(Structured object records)
* START *

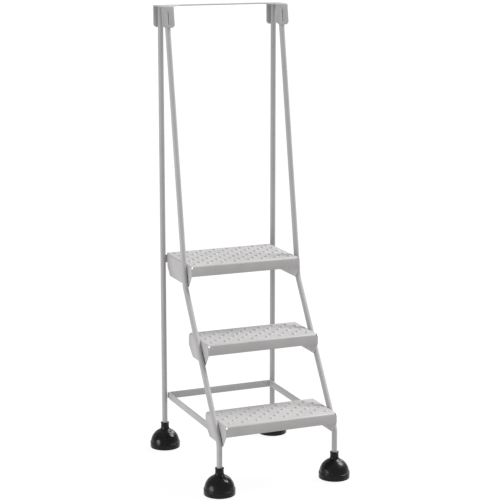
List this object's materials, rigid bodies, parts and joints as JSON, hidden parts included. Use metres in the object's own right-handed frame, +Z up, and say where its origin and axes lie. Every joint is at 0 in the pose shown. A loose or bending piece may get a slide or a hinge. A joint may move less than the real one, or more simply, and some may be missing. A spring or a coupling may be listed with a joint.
{
  "type": "rolling warehouse ladder",
  "caption": "Rolling step ladder of bent steel tube with folded, button-embossed treads, a bracket rail over the handrails, and rubber boots that hide spring-loaded swivel casters.",
  "frame": {"origin": "on the floor, at the centre of the four feet", "axes": "+X to the right and +Y to the back, seen from the front where the user climbs; +Z up"},
  "size_m": [0.536, 0.646, 1.608],
  "materials": {
    "powder_coat": "satin light grey powder coat",
    "rubber": "semi-gloss moulded black rubber",
    "zinc_steel": "zinc-plated steel",
    "spring_steel": "oiled spring wire",
    "nylon": "natural nylon",
    "wheel_rubber": "hard grey rubber"
  },
  "bodies": {
    "frame": {"front_tube_left": "powder_coat", "front_tube_right": "powder_coat", "rear_post_left": "powder_coat", "rear_post_right": "powder_coat", "top_rail": "powder_coat", "tread_lower": "powder_coat", "tread_middle": "powder_coat", "tread_upper": "powder_coat", "base_brace": "powder_coat", "tread_welds": "powder_coat", "rail_welds": "powder_coat", "brace_welds": "powder_coat", "boot_front_left": "rubber", "boot_front_right": "rubber", "boot_rear_left": "rubber", "boot_rear_right": "rubber", "bush_front_left": "zinc_steel", "bush_front_right": "zinc_steel", "bush_rear_left": "zinc_steel", "bush_rear_right": "zinc_steel", "plug_front_left": "zinc_steel", "plug_front_right": "zinc_steel", "plug_rear_left": "zinc_steel", "plug_rear_right": "zinc_steel"},
    "stem_front_left": {"stem_front_left": "zinc_steel", "washer_front_left": "nylon", "spring_front_left": "spring_steel"},
    "swivel_front_left": {"fork_front_left": "zinc_steel", "axle_front_left": "zinc_steel"},
    "wheel_front_left": {"wheel_front_left": "wheel_rubber"},
    "stem_front_right": {"stem_front_right": "zinc_steel", "washer_front_right": "nylon", "spring_front_right": "spring_steel"},
    "swivel_front_right": {"fork_front_right": "zinc_steel", "axle_front_right": "zinc_steel"},
    "wheel_front_right": {"wheel_front_right": "wheel_rubber"},
    "stem_rear_left": {"stem_rear_left": "zinc_steel", "washer_rear_left": "nylon", "spring_rear_left": "spring_steel"},
    "swivel_rear_left": {"fork_rear_left": "zinc_steel", "axle_rear_left": "zinc_steel"},
    "wheel_rear_left": {"wheel_rear_left": "wheel_rubber"},
    "stem_rear_right": {"stem_rear_right": "zinc_steel", "washer_rear_right": "nylon", "spring_rear_right": "spring_steel"},
    "swivel_rear_right": {"fork_rear_right": "zinc_steel", "axle_rear_right": "zinc_steel"},
    "wheel_rear_right": {"wheel_rear_right": "wheel_rubber"}
  },
  "joints": [
    {"name": "lift_front_left", "type": "slide", "parent": "frame", "child": "stem_front_left", "axis": [0, 0, 1], "range_m": [0, 0.008], "stiffness_N_per_m": 8000, "springref_m": -0.01, "deforming": ["spring_front_left"]},
    {"name": "swivel_front_left", "type": "hinge", "parent": "stem_front_left", "child": "swivel_front_left", "pos_m": [-0.214, -0.269, 0.0515], "axis": [0, 0, 1], "continuous": true},
    {"name": "roll_front_left", "type": "hinge", "parent": "swivel_front_left", "child": "wheel_front_left", "pos_m": [-0.214, -0.254, 0.0225], "axis": [1, 0, 0], "continuous": true},
    {"name": "lift_front_right", "type": "slide", "parent": "frame", "child": "stem_front_right", "axis": [0, 0, 1], "range_m": [0, 0.008], "stiffness_N_per_m": 8000, "springref_m": -0.01, "deforming": ["spring_front_right"]},
    {"name": "swivel_front_right", "type": "hinge", "parent": "stem_front_right", "child": "swivel_front_right", "pos_m": [0.214, -0.269, 0.0515], "axis": [0, 0, 1], "continuous": true},
    {"name": "roll_front_right", "type": "hinge", "parent": "swivel_front_right", "child": "wheel_front_right", "pos_m": [0.214, -0.254, 0.0225], "axis": [1, 0, 0], "continuous": true},
    {"name": "lift_rear_left", "type": "slide", "parent": "frame", "child": "stem_rear_left", "axis": [0, 0, 1], "range_m": [0, 0.008], "stiffness_N_per_m": 8000, "springref_m": -0.01, "deforming": ["spring_rear_left"]},
    {"name": "swivel_rear_left", "type": "hinge", "parent": "stem_rear_left", "child": "swivel_rear_left", "pos_m": [-0.214, 0.269, 0.0515], "axis": [0, 0, 1], "continuous": true},
    {"name": "roll_rear_left", "type": "hinge", "parent": "swivel_rear_left", "child": "wheel_rear_left", "pos_m": [-0.214, 0.284, 0.0225], "axis": [1, 0, 0], "continuous": true},
    {"name": "lift_rear_right", "type": "slide", "parent": "frame", "child": "stem_rear_right", "axis": [0, 0, 1], "range_m": [0, 0.008], "stiffness_N_per_m": 8000, "springref_m": -0.01, "deforming": ["spring_rear_right"]},
    {"name": "swivel_rear_right", "type": "hinge", "parent": "stem_rear_right", "child": "swivel_rear_right", "pos_m": [0.214, 0.269, 0.0515], "axis": [0, 0, 1], "continuous": true},
    {"name": "roll_rear_right", "type": "hinge", "parent": "swivel_rear_right", "child": "wheel_rear_right", "pos_m": [0.214, 0.284, 0.0225], "axis": [1, 0, 0], "continuous": true}
  ]
}
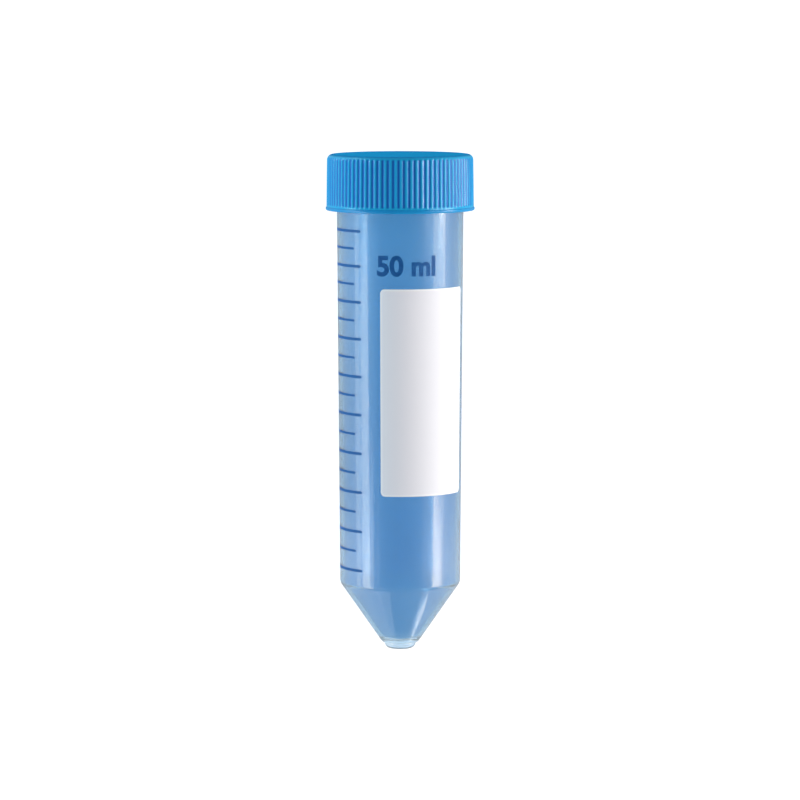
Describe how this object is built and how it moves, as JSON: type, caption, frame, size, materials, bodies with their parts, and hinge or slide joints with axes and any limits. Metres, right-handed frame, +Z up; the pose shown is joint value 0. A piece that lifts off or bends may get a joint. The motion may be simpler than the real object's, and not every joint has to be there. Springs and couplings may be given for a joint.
{
  "type": "conical centrifuge tube",
  "caption": "Capped conical centrifuge tube: screw cap with finger ribs on a clear tapered body with a conical end, printed volume marks and a white writing patch.",
  "frame": {"origin": "middle of the footprint's bounding box, on the surface that the tube lies on", "axes": "+Y along the tube towards its cap (the tube's own axis rises 2.2 degrees towards the cap), +Z up through the printed front, +X towards the writing patch"},
  "size_m": [0.035, 0.1174, 0.035],
  "materials": {
    "clear_plastic": "clear, faintly blue moulded polypropylene, glossy",
    "cap_plastic": "opaque cyan-blue moulded plastic, semi-gloss",
    "white_print": "matt white print for writing on",
    "blue_print": "dark blue print"
  },
  "bodies": {
    "tube": {"tube": "clear_plastic", "writing_patch": "white_print", "mark_5_ml": "blue_print", "mark_7_5_ml": "blue_print", "mark_10_ml": "blue_print", "mark_12_5_ml": "blue_print", "mark_15_ml": "blue_print", "mark_17_5_ml": "blue_print", "mark_20_ml": "blue_print", "mark_22_5_ml": "blue_print", "mark_25_ml": "blue_print", "mark_27_5_ml": "blue_print", "mark_30_ml": "blue_print", "mark_32_5_ml": "blue_print", "mark_35_ml": "blue_print", "mark_37_5_ml": "blue_print", "mark_40_ml": "blue_print", "mark_42_5_ml": "blue_print", "mark_45_ml": "blue_print", "mark_47_5_ml": "blue_print", "mark_50_ml": "blue_print"},
    "cap": {"cap": "cap_plastic"}
  },
  "joints": [
    {"name": "cap_lift", "type": "slide", "parent": "tube", "child": "cap", "axis": [0, 0.9993, 0.0376], "range_m": [0, 0.025]}
  ]
}
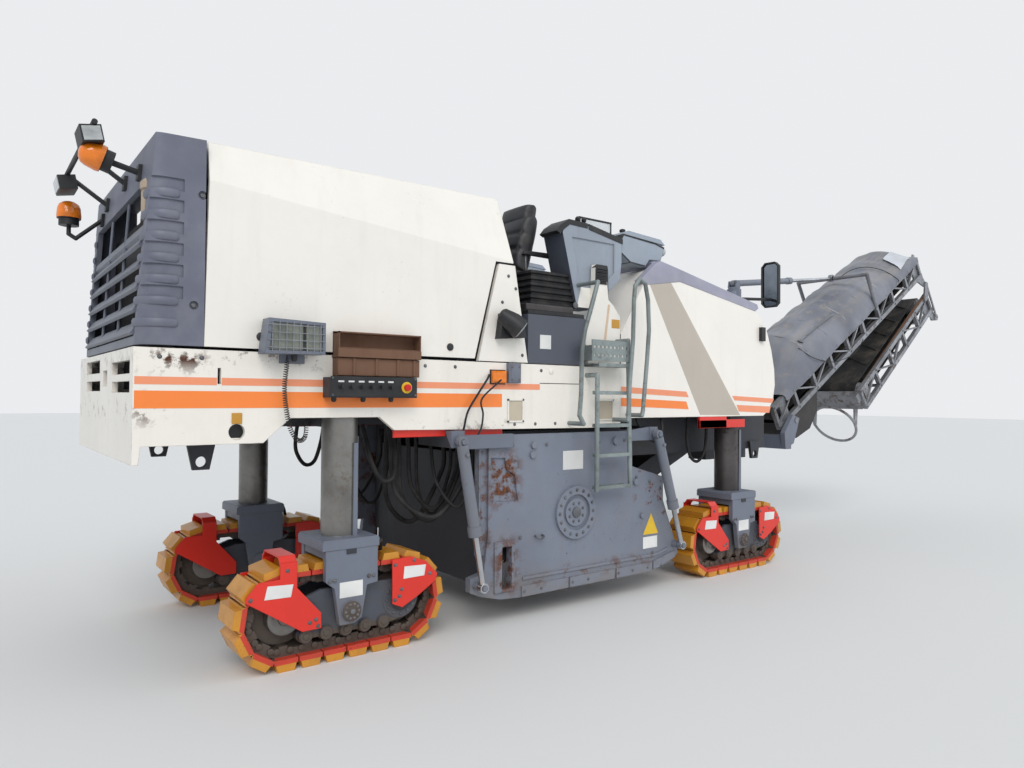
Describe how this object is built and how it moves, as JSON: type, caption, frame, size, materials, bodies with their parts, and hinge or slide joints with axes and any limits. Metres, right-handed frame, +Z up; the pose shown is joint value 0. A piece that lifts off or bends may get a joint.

* END *

Short task:
Take the records above and return them exactly as written.

Exercise output:
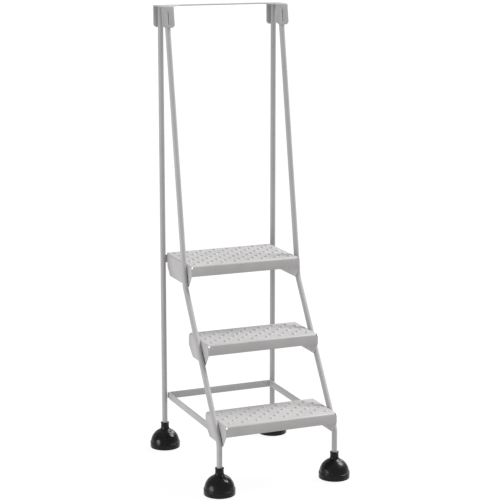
List this object's materials, rigid bodies, parts and joints as JSON, hidden parts included. Use metres in the object's own right-handed frame, +Z up, and say where its origin and axes lie. Every joint is at 0 in the pose shown. A loose or bending piece may get a slide or a hinge. A joint may move less than the real one, or more simply, and some may be missing. A spring or a coupling may be listed with a joint.
{
  "type": "rolling warehouse ladder",
  "caption": "Rolling step ladder of bent steel tube with folded, button-embossed treads, a bracket rail over the handrails, and rubber boots that hide spring-loaded swivel casters.",
  "frame": {"origin": "on the floor, at the centre of the four feet", "axes": "+X to the right and +Y to the back, seen from the front where the user climbs; +Z up"},
  "size_m": [0.536, 0.646, 1.608],
  "materials": {
    "powder_coat": "satin light grey powder coat",
    "rubber": "semi-gloss moulded black rubber",
    "zinc_steel": "zinc-plated steel",
    "spring_steel": "oiled spring wire",
    "nylon": "natural nylon",
    "wheel_rubber": "hard grey rubber"
  },
  "bodies": {
    "frame": {"front_tube_left": "powder_coat", "front_tube_right": "powder_coat", "rear_post_left": "powder_coat", "rear_post_right": "powder_coat", "top_rail": "powder_coat", "tread_lower": "powder_coat", "tread_middle": "powder_coat", "tread_upper": "powder_coat", "base_brace": "powder_coat", "tread_welds": "powder_coat", "rail_welds": "powder_coat", "brace_welds": "powder_coat", "boot_front_left": "rubber", "boot_front_right": "rubber", "boot_rear_left": "rubber", "boot_rear_right": "rubber", "bush_front_left": "zinc_steel", "bush_front_right": "zinc_steel", "bush_rear_left": "zinc_steel", "bush_rear_right": "zinc_steel", "plug_front_left": "zinc_steel", "plug_front_right": "zinc_steel", "plug_rear_left": "zinc_steel", "plug_rear_right": "zinc_steel"},
    "stem_front_left": {"stem_front_left": "zinc_steel", "washer_front_left": "nylon", "spring_front_left": "spring_steel"},
    "swivel_front_left": {"fork_front_left": "zinc_steel", "axle_front_left": "zinc_steel"},
    "wheel_front_left": {"wheel_front_left": "wheel_rubber"},
    "stem_front_right": {"stem_front_right": "zinc_steel", "washer_front_right": "nylon", "spring_front_right": "spring_steel"},
    "swivel_front_right": {"fork_front_right": "zinc_steel", "axle_front_right": "zinc_steel"},
    "wheel_front_right": {"wheel_front_right": "wheel_rubber"},
    "stem_rear_left": {"stem_rear_left": "zinc_steel", "washer_rear_left": "nylon", "spring_rear_left": "spring_steel"},
    "swivel_rear_left": {"fork_rear_left": "zinc_steel", "axle_rear_left": "zinc_steel"},
    "wheel_rear_left": {"wheel_rear_left": "wheel_rubber"},
    "stem_rear_right": {"stem_rear_right": "zinc_steel", "washer_rear_right": "nylon", "spring_rear_right": "spring_steel"},
    "swivel_rear_right": {"fork_rear_right": "zinc_steel", "axle_rear_right": "zinc_steel"},
    "wheel_rear_right": {"wheel_rear_right": "wheel_rubber"}
  },
  "joints": [
    {"name": "lift_front_left", "type": "slide", "parent": "frame", "child": "stem_front_left", "axis": [0, 0, 1], "range_m": [0, 0.008], "stiffness_N_per_m": 8000, "springref_m": -0.01, "deforming": ["spring_front_left"]},
    {"name": "swivel_front_left", "type": "hinge", "parent": "stem_front_left", "child": "swivel_front_left", "pos_m": [-0.214, -0.269, 0.0515], "axis": [0, 0, 1], "continuous": true},
    {"name": "roll_front_left", "type": "hinge", "parent": "swivel_front_left", "child": "wheel_front_left", "pos_m": [-0.214, -0.254, 0.0225], "axis": [1, 0, 0], "continuous": true},
    {"name": "lift_front_right", "type": "slide", "parent": "frame", "child": "stem_front_right", "axis": [0, 0, 1], "range_m": [0, 0.008], "stiffness_N_per_m": 8000, "springref_m": -0.01, "deforming": ["spring_front_right"]},
    {"name": "swivel_front_right", "type": "hinge", "parent": "stem_front_right", "child": "swivel_front_right", "pos_m": [0.214, -0.269, 0.0515], "axis": [0, 0, 1], "continuous": true},
    {"name": "roll_front_right", "type": "hinge", "parent": "swivel_front_right", "child": "wheel_front_right", "pos_m": [0.214, -0.254, 0.0225], "axis": [1, 0, 0], "continuous": true},
    {"name": "lift_rear_left", "type": "slide", "parent": "frame", "child": "stem_rear_left", "axis": [0, 0, 1], "range_m": [0, 0.008], "stiffness_N_per_m": 8000, "springref_m": -0.01, "deforming": ["spring_rear_left"]},
    {"name": "swivel_rear_left", "type": "hinge", "parent": "stem_rear_left", "child": "swivel_rear_left", "pos_m": [-0.214, 0.269, 0.0515], "axis": [0, 0, 1], "continuous": true},
    {"name": "roll_rear_left", "type": "hinge", "parent": "swivel_rear_left", "child": "wheel_rear_left", "pos_m": [-0.214, 0.284, 0.0225], "axis": [1, 0, 0], "continuous": true},
    {"name": "lift_rear_right", "type": "slide", "parent": "frame", "child": "stem_rear_right", "axis": [0, 0, 1], "range_m": [0, 0.008], "stiffness_N_per_m": 8000, "springref_m": -0.01, "deforming": ["spring_rear_right"]},
    {"name": "swivel_rear_right", "type": "hinge", "parent": "stem_rear_right", "child": "swivel_rear_right", "pos_m": [0.214, 0.269, 0.0515], "axis": [0, 0, 1], "continuous": true},
    {"name": "roll_rear_right", "type": "hinge", "parent": "swivel_rear_right", "child": "wheel_rear_right", "pos_m": [0.214, 0.284, 0.0225], "axis": [1, 0, 0], "continuous": true}
  ]
}
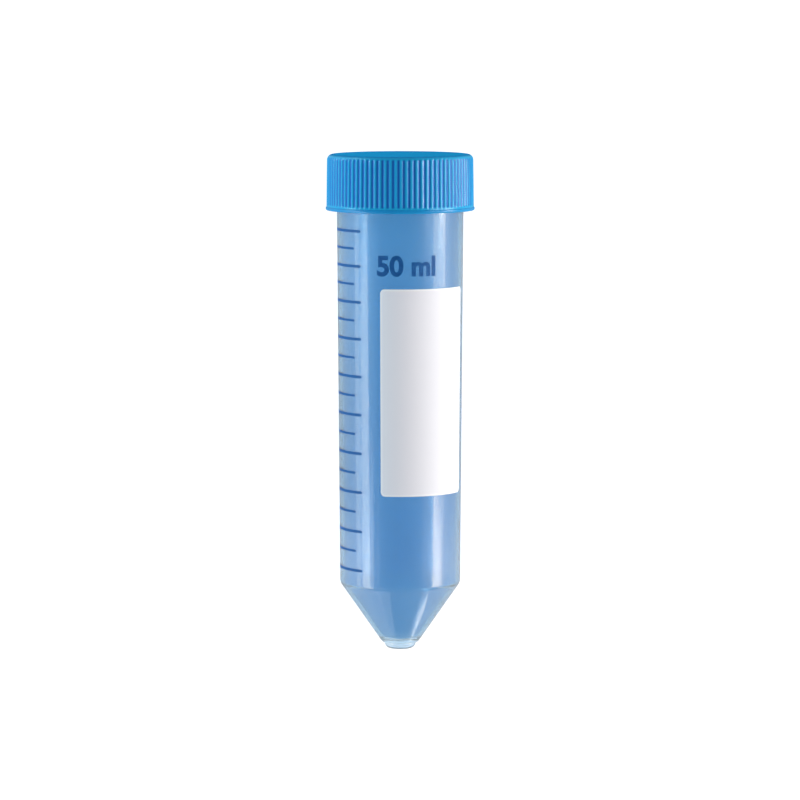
Describe how this object is built and how it moves, as JSON: type, caption, frame, size, materials, bodies with their parts, and hinge or slide joints with axes and any limits. Metres, right-handed frame, +Z up; the pose shown is joint value 0. A piece that lifts off or bends may get a joint. The motion may be simpler than the real object's, and not every joint has to be there. Springs and couplings may be given for a joint.
{
  "type": "conical centrifuge tube",
  "caption": "Capped conical centrifuge tube: screw cap with finger ribs on a clear tapered body with a conical end, printed volume marks and a white writing patch.",
  "frame": {"origin": "middle of the footprint's bounding box, on the surface that the tube lies on", "axes": "+Y along the tube towards its cap (the tube's own axis rises 2.2 degrees towards the cap), +Z up through the printed front, +X towards the writing patch"},
  "size_m": [0.035, 0.1174, 0.035],
  "materials": {
    "clear_plastic": "clear, faintly blue moulded polypropylene, glossy",
    "cap_plastic": "opaque cyan-blue moulded plastic, semi-gloss",
    "white_print": "matt white print for writing on",
    "blue_print": "dark blue print"
  },
  "bodies": {
    "tube": {"tube": "clear_plastic", "writing_patch": "white_print", "mark_5_ml": "blue_print", "mark_7_5_ml": "blue_print", "mark_10_ml": "blue_print", "mark_12_5_ml": "blue_print", "mark_15_ml": "blue_print", "mark_17_5_ml": "blue_print", "mark_20_ml": "blue_print", "mark_22_5_ml": "blue_print", "mark_25_ml": "blue_print", "mark_27_5_ml": "blue_print", "mark_30_ml": "blue_print", "mark_32_5_ml": "blue_print", "mark_35_ml": "blue_print", "mark_37_5_ml": "blue_print", "mark_40_ml": "blue_print", "mark_42_5_ml": "blue_print", "mark_45_ml": "blue_print", "mark_47_5_ml": "blue_print", "mark_50_ml": "blue_print"},
    "cap": {"cap": "cap_plastic"}
  },
  "joints": [
    {"name": "cap_lift", "type": "slide", "parent": "tube", "child": "cap", "axis": [0, 0.9993, 0.0376], "range_m": [0, 0.025]}
  ]
}
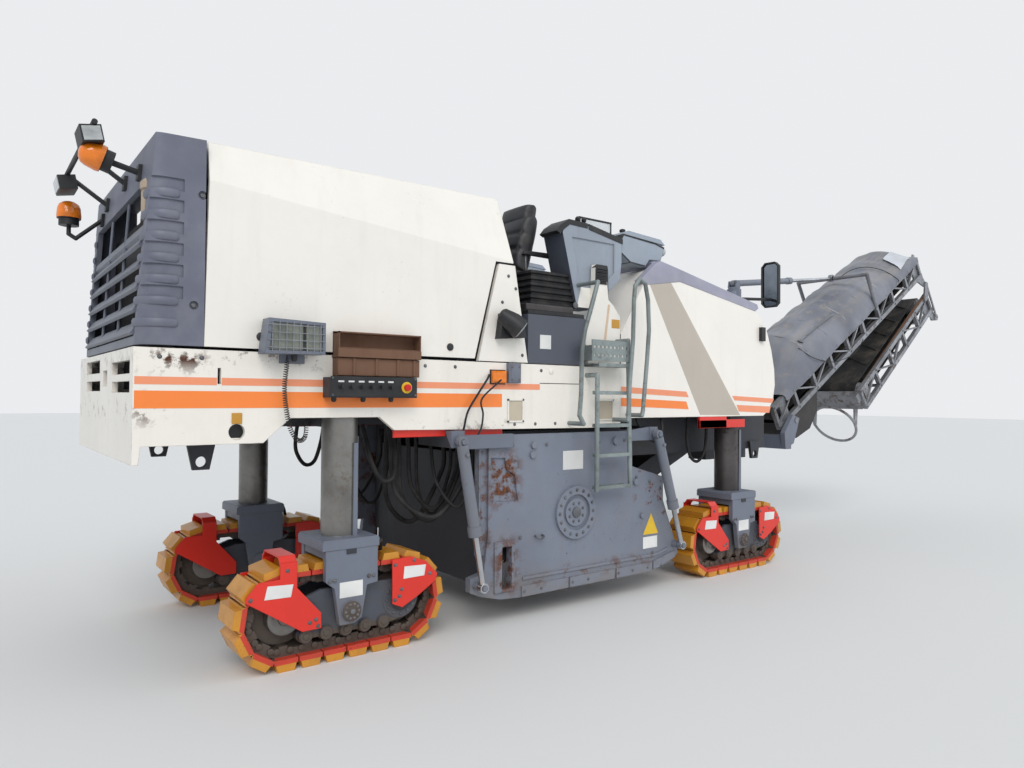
Describe how this object is built and how it moves, as JSON: type, caption, frame, size, materials, bodies with their parts, and hinge or slide joints with axes and any limits. Metres, right-handed frame, +Z up; the pose shown is joint value 0. A piece that lifts off or bends may get a joint.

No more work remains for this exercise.